Could you please post raw log files from your tests both with NTRIP and Reach RS as the base?

I think that AR ratio jumping to 0 is a sign of something wrong in configuration, but only with log files we can be certain.

Having trouble getting the files to upload. I have the raw files in a ziz folder. It allows me to upload them in my message, but they do not appear when I hit submit.

You can email the files to support@emlid.com



Let’s start with Reach RS base and rover configuration. It should give you great results out of the box, once it works we can look into the NTRIP base setup.

Please make sure that GPS, Glonass and Galileo are enabled on both base and the rover. The appropriate RTCM3 messages need to be selected as well. From your log files in looks like you only had around 10 valid satellites, it should be more with all systems enabled. Do not set the masks to high values, 15 degrees is adequate.

Which version of ReachView do you have?


I’ve played around with the RTCM3 messages, and deactivated many of them due to possible radio problems I was having a few months ago.
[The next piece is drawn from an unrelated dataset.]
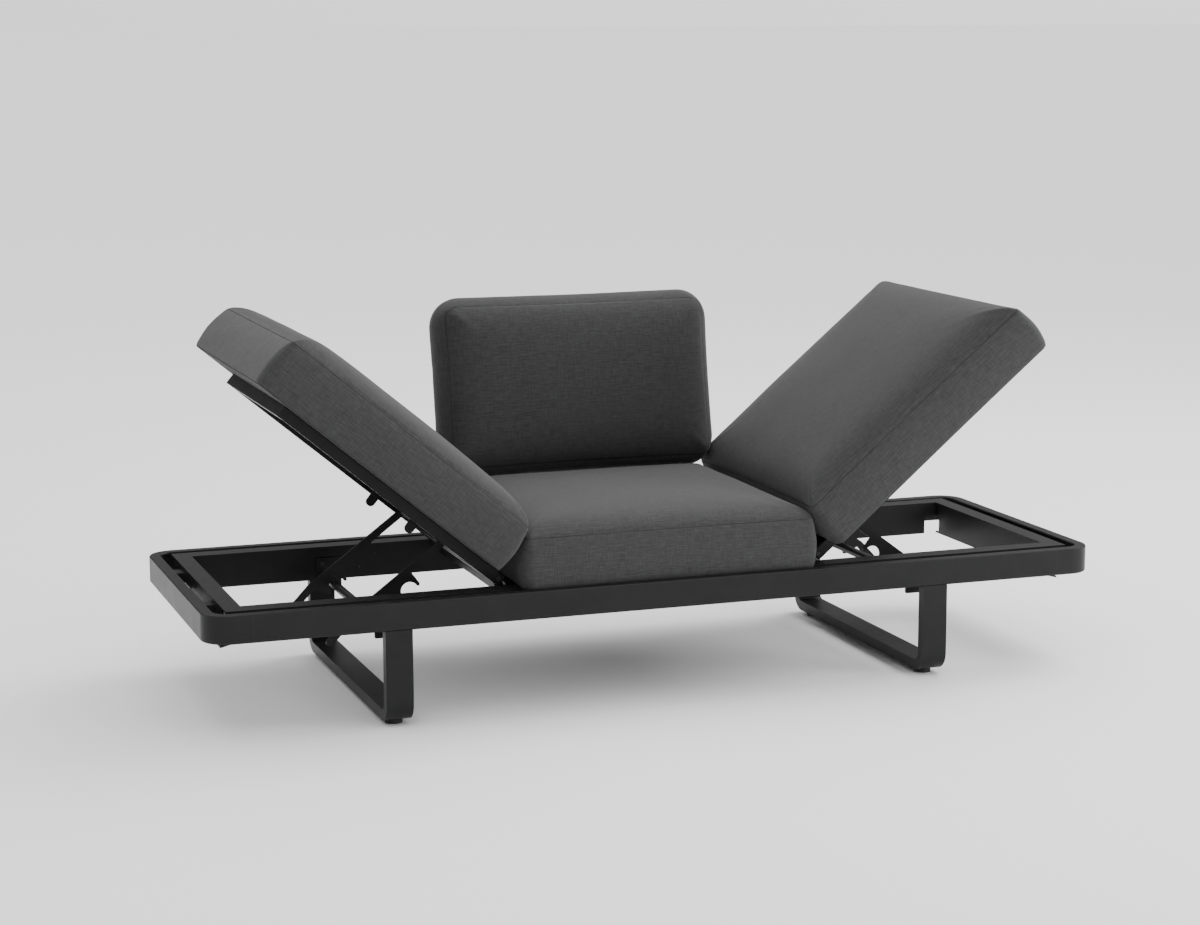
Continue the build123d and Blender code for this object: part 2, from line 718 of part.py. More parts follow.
with BuildPart() as back_cushion:
    bed_point = back_plane.from_local_coords((0, back_offset, back_rail_wall + rest_gap))
    bed = Plane(origin=bed_point, x_dir=back_plane.x_dir, z_dir=back_plane.z_dir)
    half = back_half_width - cushion_bulge
    cushion(
        bed,
        half,
        back_half_height,
        back_boxing,
        back_corner,
        back_seam_inset,
        back_foot_inset,
        back_shoulder,
        back_crown,
        back_shoulder_power,
    )
save(back_cushion, "back_cushion")
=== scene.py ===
import math
from collections import namedtuple

import bpy
import numpy as np
from mathutils import Matrix, Vector, noise


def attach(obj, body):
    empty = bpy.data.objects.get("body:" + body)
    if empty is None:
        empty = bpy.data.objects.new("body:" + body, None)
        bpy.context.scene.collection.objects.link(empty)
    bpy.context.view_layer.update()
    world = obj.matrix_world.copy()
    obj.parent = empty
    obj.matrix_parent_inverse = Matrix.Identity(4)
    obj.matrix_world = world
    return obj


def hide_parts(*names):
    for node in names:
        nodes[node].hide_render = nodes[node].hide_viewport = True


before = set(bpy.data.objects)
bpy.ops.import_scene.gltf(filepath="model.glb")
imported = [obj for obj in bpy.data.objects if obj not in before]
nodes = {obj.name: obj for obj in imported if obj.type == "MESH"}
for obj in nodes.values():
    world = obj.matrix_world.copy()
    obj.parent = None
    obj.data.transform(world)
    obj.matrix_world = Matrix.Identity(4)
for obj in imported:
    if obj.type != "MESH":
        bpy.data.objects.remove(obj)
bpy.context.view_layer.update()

# Studio: a plain pale floor, soft lights and air that is bright overhead and at the horizon, dim between,
# and a little brighter on the right. The camera was solved from the edges of the metal base, so its place
# is in the sofa's own frame.
camera_place = (-2.10687, -5.80315, 1.56665)
camera_yaw = math.radians(-19.566)
camera_pitch = math.radians(9.797)
camera_roll = math.radians(-0.193)
camera_lens = 76.86
camera_sensor = 36.0
camera_sight = 2000.0
floor_reach = 600.0
floor_white = (0.95, 0.95, 0.95, 1.0)
floor_roughness = 0.9
air_peak = 1.80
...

I’ll keep in mind the elevation angle, but in this instance, I was getting intermittent satellite signals until I raised it to 25-30. There was not a whole bunch of possible interfering objects, but raising it seemed to provide better connection to the GNSS network.

I’ll try activating Galileo, as I usually switch that off.

Are there any other likely fixes or settings to apply?

You can post your rover and base configurations here for analysis. Galileo gives a good boost in performance in my experience.

I’ll have to post those tomorrow, as I do not have access to the equipment at the moment. I should also mention that I tried multiple configurations, so the settings may not be exactly as there were during my tests.

It is ok, let’s make them optimal before your next test.